In On-Sold Programme Update

  1. An update on Treasury on-sold claims was provided to the group with 675 active claims and 5,303 closed to date.
  2. The group discussed the complaints/dispute resolution process for on-sold owners with EQC Toka Tū Ake advising it is the same process as for owners that are under cap.

NZCRS

NZCRS Operational Update

  1. The group were advised the June quarterly directors report to be emailed once complete.
  2. The Director noted the demand for services is trending downwards; pleasing to see more Canterbury cases were closed than opened.
  3. The Director provided an update on the operational changes taking place within the team. The Group commended NZCRS on the efficiency and adaptability of the team in this changing environment.
  4. An update on the number of claims represented at Canterbury Earthquake Tribunal was provided to the Group, with 5 owners currently supported.  One case concerns a limitations issue which will be of interest to the group when a decision is made.

Quality Management System

  1. The Director presented NZCRS Quality Assurance model and his intent to share this with EQC Toka Tū Ake. Discussion followed within the group on whether EQC Toka Tū Ake are pursuing ISO certification.

CHOAG

General business

  1. EQC Toka Tū Ake provided an update on website review with the implementation of Natural Hazards Insurance Act 2023 (NHI).

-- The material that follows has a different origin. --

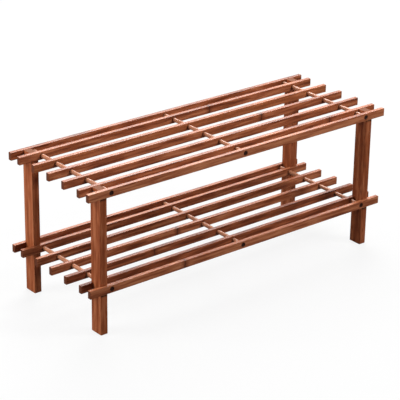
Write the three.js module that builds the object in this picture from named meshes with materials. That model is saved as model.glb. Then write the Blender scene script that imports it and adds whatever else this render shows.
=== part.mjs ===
// A low slatted bench with a shoe shelf under its seat, in carbonised bamboo.
//
// The seat and the shelf are two grids of the same kind: seven slats on edge, threaded on three
// round rods. At the front and at the back the last two slats make a pair, and the pair grips
// two legs. Each leg is notched on both faces where a pair crosses it, so the slats sit in the
// leg, and the rods beside the legs hold the pairs together.
//
// Units are millimetres. +X runs along the slats, +Y goes to the back and +Z is up. The origin is
// on the floor, under the middle of the bench.

import * as THREE from "three";

// Overall sizes
const benchHeight = 300; // floor to the top of the seat slats
const benchDepth = 265; // over the outer faces of the front and back slats
const seatLength = 750; // a seat slat, end to end
const shelfInset = 2; // end of a shelf slat inside the end of a seat slat
const shelfHeight = 103; // floor to the top of the shelf slats

// Slats
const slatHeight = 16.5;
const slatThickness = 9;
const slatEdge = 0.8; // width of the broken edge
const middleSlats = 3; // slats between the front pair and the back pair
const pairGap = 20.5; // clear gap between the two slats of a pair

// Legs
const legWidth = 16; // along the slats
const legEdge = 1;
const legOverhang = 29; // end of a seat slat to the outer side of the leg
const outerNotch = 3.5; // how deep the outermost slat sits in the leg
const innerNotch = 6.5; // how deep the other slat of the pair sits in the leg
const legTopInset = 0.5; // top of the leg below the top of the seat slats

// Rods
const rodDiameter = 8.4;
const rodEdge = 0.6;
const rodEndInset = 1; // end of a rod inside the outer slat's face
const rodToLeg = 2.5; // side of the leg to the nearest rod

// Clearances
const rodClearance = 0.3; // all round a rod, in its hole
const notchClearance = 0.3; // between a slat and the leg around it
const roundSides = 16; // sides of a rod or a hole

// Places worked out from the sizes above, each from the middle of the bench
const outerRow = benchDepth / 2 - slatThickness / 2;
const innerRow = outerRow - slatThickness - pairGap;
const pairMiddle = (outerRow + innerRow) / 2;
const legMiddle = seatLength / 2 - legOverhang - legWidth / 2;
const endRod = legMiddle - legWidth / 2 - rodToLeg - rodDiameter / 2;

const decks = [
  { name: "seat", top: benchHeight, slatLength: seatLength },
  { name: "shelf", top: shelfHeight, slatLength: seatLength - 2 * shelfInset },
];
const rods = [
  { name: "left", x: -endRod },
  { name: "centre", x: 0 },
  { name: "right", x: endRod },
];

const slatFinish = new THREE.MeshStandardMaterial({ color: 0x9c5d3f, roughness: 0.5, metalness: 0 });
const rodFinish = new THREE.MeshStandardMaterial({ color: 0xb97a58, roughness: 0.5, metalness: 0 });
const legFinish = new THREE.MeshStandardMaterial({ color: 0x8a4a2e, roughness: 0.5, metalness: 0 });

/** The places of a deck's slats from back to front. */
function slatRows() {
  const rows = [outerRow];
  const step = (2 * innerRow) / (middleSlats + 1);
  for (let i = 0; i <= middleSlats + 1; i += 1) {
    rows.push(innerRow - i * step);
  }
  rows.push(-outerRow);
  return rows;
}

/** A prism of the outline, whose two end faces have broken edges, centred on its own length. */
function prism(outline, length, edge) {
  const geometry = new THREE.ExtrudeGeometry(outline, {
    depth: length - 2 * edge,
    bevelEnabled: true,
    bevelThickness: edge,
    bevelSize: edge,
    bevelOffset: -edge,
    bevelSegments: 1,
    curveSegments: roundSides / 2,
  });
  geometry.translate(0, 0, edge - length / 2);
  return geometry;
}

/** A slat's side view: a rectangle with broken corners and a hole for each rod. */
function slatOutline(length) {
  const x = length / 2;
  const z = slatHeight / 2;
  const outline = new THREE.Shape([
    new THREE.Vector2(-x + slatEdge, -z),
    new THREE.Vector2(x - slatEdge, -z),
    new THREE.Vector2(x, -z + slatEdge),
    new THREE.Vector2(x, z - slatEdge),
    new THREE.Vector2(x - slatEdge, z),
    new THREE.Vector2(-x + slatEdge, z),
    new THREE.Vector2(-x, z - slatEdge),
    new THREE.Vector2(-x, -z + slatEdge),
  ]);
  for (const rod of rods) {
    const hole = new THREE.Path();
    hole.absarc(rod.x, 0, rodDiameter / 2 + rodClearance, 0, 2 * Math.PI, true);
    outline.holes.push(hole);
  }
  return outline;
}

/** A slat on edge, centred on its row and just under the top of its deck. */
function makeSlat(deck, number, row) {
  const geometry = prism(slatOutline(deck.slatLength), slatThickness, slatEdge);
  const slat = new THREE.Mesh(geometry, slatFinish);
  slat.name = `${deck.name}_slat_${number}`;
  slat.rotation.x = Math.PI / 2;
  slat.position.set(0, row, deck.top - slatHeight / 2);
  return slat;
}

/** A round rod through every slat of a deck, at half the height of the slats. */
function makeRod(deck, rod) {
  const end = benchDepth / 2 - rodEndInset;
  const radius = rodDiameter / 2;
  const profile = [
    new THREE.Vector2(0, -end),
    new THREE.Vector2(radius - rodEdge, -end),
    new THREE.Vector2(radius, -end + rodEdge),
    new THREE.Vector2(radius, end - rodEdge),
    new THREE.Vector2(radius - rodEdge, end),
    new THREE.Vector2(0, end),
  ];
  const mesh = new THREE.Mesh(new THREE.LatheGeometry(profile, roundSides), rodFinish);
  mesh.name = `${deck.name}_rod_${rod.name}`;
  mesh.position.set(rod.x, 0, deck.top - slatHeight / 2);
  return mesh;
}

/**
 * One face of a leg, from the floor to the top: full depth, cut back to the neck where a slat
 * crosses it. `side` is 1 for the face that looks out of the bench and -1 for the other.
 */
function legFace(side, notch) {
  const neck = side * (pairGap / 2 - notchClearance);
  const full = side * (pairGap / 2 + notch);
  const shelfTop = shelfHeight + notchClearance;
  const shelfFloor = shelfHeight - slatHeight - notchClearance;
  const seatFloor = benchHeight - slatHeight - notchClearance;
  return [
    new THREE.Vector2(full, 0),
    new THREE.Vector2(full, shelfFloor),
    new THREE.Vector2(neck, shelfFloor),
    new THREE.Vector2(neck, shelfTop),
    new THREE.Vector2(full, shelfTop),
    new THREE.Vector2(full, seatFloor),
    new THREE.Vector2(neck, seatFloor),
    new THREE.Vector2(neck, benchHeight - legTopInset),
  ];
}

/** A leg, notched for both decks. `along` is -1 at the left and `across` is -1 at the front. */
function makeLeg(name, along, across) {
  const outline = new THREE.Shape([...legFace(1, outerNotch), ...legFace(-1, innerNotch).reverse()]);
  const leg = new THREE.Mesh(prism(outline, legWidth, legEdge), legFinish);
  leg.name = name;
  // The outline's own x points out of the bench, its y up and its z along the slats.
  leg.rotation.set(Math.PI / 2, across * Math.PI / 2, 0);
  leg.position.set(along * legMiddle, across * pairMiddle, 0);
  return leg;
}

const bench = new THREE.Group();
for (const deck of decks) {
  const grid = new THREE.Group();
  slatRows().forEach((row, index) => grid.add(makeSlat(deck, index + 1, row)));
  rods.forEach((rod) => grid.add(makeRod(deck, rod)));
  bench.add(grid);
}
bench.add(makeLeg("leg_back_left", -1, 1));
bench.add(makeLeg("leg_back_right", 1, 1));
bench.add(makeLeg("leg_front_left", -1, -1));
bench.add(makeLeg("leg_front_right", 1, -1));

export default bench;
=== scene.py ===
# %% [markdown]
# # A low slatted bench in carbonised bamboo
#
# The bench is a kit of straight sticks: fourteen slats on edge, six round rods that thread them
# into a seat and a shoe shelf, and four notched legs. Its shape is simple, so the lesson is
# about making sticks that look like real bamboo when the light rakes over them: soft arrises,
# drilled holes with eased rims, end grain, fibres, and the odd dark mark where the cane had a
# joint.
#
# The engineering model is loaded first. It fixes every size and place, and it never moves.

# %% Load the frame
import math

import bpy
from mathutils import Matrix, Vector


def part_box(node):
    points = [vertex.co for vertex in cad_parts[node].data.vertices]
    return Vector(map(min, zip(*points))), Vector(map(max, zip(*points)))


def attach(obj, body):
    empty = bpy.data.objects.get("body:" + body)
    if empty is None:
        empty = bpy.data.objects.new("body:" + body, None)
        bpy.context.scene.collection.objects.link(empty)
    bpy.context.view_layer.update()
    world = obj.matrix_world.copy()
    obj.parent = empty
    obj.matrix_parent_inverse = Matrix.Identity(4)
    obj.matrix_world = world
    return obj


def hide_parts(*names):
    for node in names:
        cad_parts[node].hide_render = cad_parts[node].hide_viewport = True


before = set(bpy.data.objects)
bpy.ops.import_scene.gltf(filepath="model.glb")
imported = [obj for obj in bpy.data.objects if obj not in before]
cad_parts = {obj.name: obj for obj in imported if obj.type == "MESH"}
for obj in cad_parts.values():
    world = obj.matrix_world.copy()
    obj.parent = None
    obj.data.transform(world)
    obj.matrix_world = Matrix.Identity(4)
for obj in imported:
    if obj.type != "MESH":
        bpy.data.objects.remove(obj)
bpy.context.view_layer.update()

# %% [markdown]
# ## Sizes, read from the frame
#
# Every measure that the pieces share is taken from the boxes of the engineering nodes, so the
# looks follow the model if it changes. Only what a box can't tell, such as the radius of a
# rounded arris, is chosen here, in metres.

# %% Measure the sticks
MM = 0.001
DECKS = ("seat", "shelf")
SLATS_PER_DECK = 7
ROD_NAMES = ("left", "centre", "right")
LEG_NAMES = ("back_left", "back_right", "front_left", "front_right")


def middle_and_size(node):
    """The centre of a node's box and its three side lengths."""
    low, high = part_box(node)
    return (low + high) / 2, high - low


slat_size = middle_and_size("seat_slat_1")[1]
rod_size = middle_and_size("seat_rod_centre")[1]
leg_size = middle_and_size("leg_front_left")[1]
rod_places = [middle_and_size(f"seat_rod_{name}")[0].x for name in ROD_NAMES]
rod_spacing = rod_places[1] - rod_places[0]
print("slat", tuple(slat_size), "rod", tuple(rod_size), "leg", tuple(leg_size))
print("rods are", rod_spacing, "apart")

# %% [markdown]
# ## Camera
#
# A long lens far away keeps the sticks nearly parallel, as a catalogue picture does. The camera
# stands to the left of the front and a little above, and leans by less than a degree.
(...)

The group discussed these changes, and advertising platforms used to communicate this.
  2. The group recommended, in addition to NHI changes, that EQC Toka Tū Ake consider providing advertising information on Trade-me about what potential buyers should be looking for when purchasing a home given this is where many property purchasers would browse.
  3. The Chair advised EQC Toka Tū Ake have retracted notification to NZCRS to stop supporting on-sold homeowners not in the Treasury Programme and are working with EQC Toka Tū Ake to resolve these claims.